Authentication: Required
Permission: tenant:superuser
Request Body:
| Field | Type | Required | Description |
|---|---|---|---|
indices | array | Yes | Array of index names to delete |
Example Request:
{
"indices": [
"i5_abc123_old_dataset_1",
"i5_abc123_old_dataset_2",
"i5_abc123_temp_import"
]
}
Response:
{
"deleted": 3,
"indices": [
"i5_abc123_old_dataset_1",
"i5_abc123_old_dataset_2",
"i5_abc123_temp_import"
]
}
Use Case:
Batch delete orphaned or temporary indices during cleanup or vacuum operations.
This operation permanently deletes multiple indices. Verify the index list before executing.

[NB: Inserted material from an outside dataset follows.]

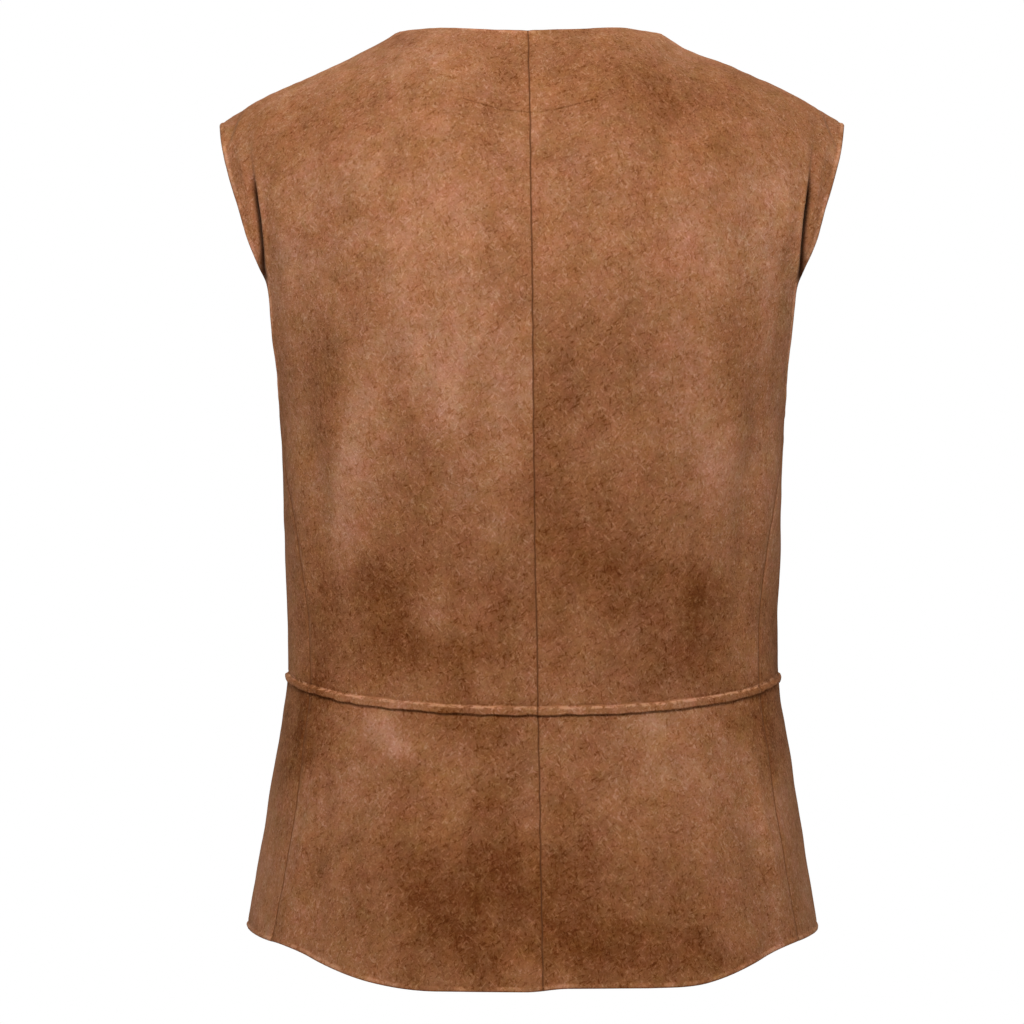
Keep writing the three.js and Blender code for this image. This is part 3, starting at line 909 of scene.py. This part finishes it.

Elasticsearch Mapping Types
String Fields
Text (full-text search):
{
"type": "text",
"analyzer": "standard",
"search_analyzer": "standard"
}
Keyword (exact match, sorting, aggregations):
{
"type": "keyword",
"ignore_above": 256
}
Multi-field (both text and keyword):
{
"type": "text",
"fields": {
"keyword": {
"type": "keyword",
"ignore_above": 256
}
}
}
Numeric Fields
Integer:
{
"type": "long"
}
Decimal:
{
"type": "double"
}
Date Fields
{
"type": "date",
"format": "strict_date_optional_time||epoch_millis"
}
Boolean Fields
{
"type": "boolean"
}
Object Fields
{
"type": "object",
"properties": {
"street": { "type": "text" },
"city": { "type": "keyword" },
"zip": { "type": "keyword" }
}
}
Nested Fields
{
"type": "nested",
"properties": {
"name": { "type": "keyword" },
"quantity": { "type": "long" }
}
}
Index Management Best Practices
Shard Configuration
- Small datasets (<1GB): 1 shard
- Medium datasets (1-10GB): 2-3 shards
- Large datasets (>10GB): 5+ shards
- Replicas: 1 for production, 0 for development
Mapping Strategy
- Plan ahead: Mapping changes require reindexing
- Use keyword for exact match: IDs, categories, statuses
- Use text for search: Names, descriptions, comments
- Multi-field common strings: Enable both search and sorting
- Set ignore_above: Prevent indexing of very long strings
Performance Optimization
- Refresh interval: Increase for bulk imports
- Disable replicas: During initial load
- Use bulk API: For large data imports
- Force merge: After bulk operations complete
- Delete by query: Clean up data efficiently
Monitoring
- Watch cluster health: Prevent yellow/red status
- Monitor shard sizes: Keep under 50GB per shard
- Track query performance: Optimize slow queries
- Review index stats: Identify growth patterns
Index Lifecycle
Creation
- Dataset created
- Elasticsearch index created with default mapping
- Fields indexed based on first data batch
- Mapping dynamically updated as needed
Updates
- Field definitions updated
- Mapping updated via field sync
- Data reindexed if types change
- Old mapping preserved for existing docs
Deletion
- Dataset deleted
- Elasticsearch index deleted
- All documents removed
- Mapping removed
Vacuum
- Orphaned indices identified
- Admin reviews index list
- Batch deletion performed
- Disk space reclaimed
Informer includes a vacuum job that identifies and removes orphaned Elasticsearch indices. Configure the schedule via the admin vacuum endpoint.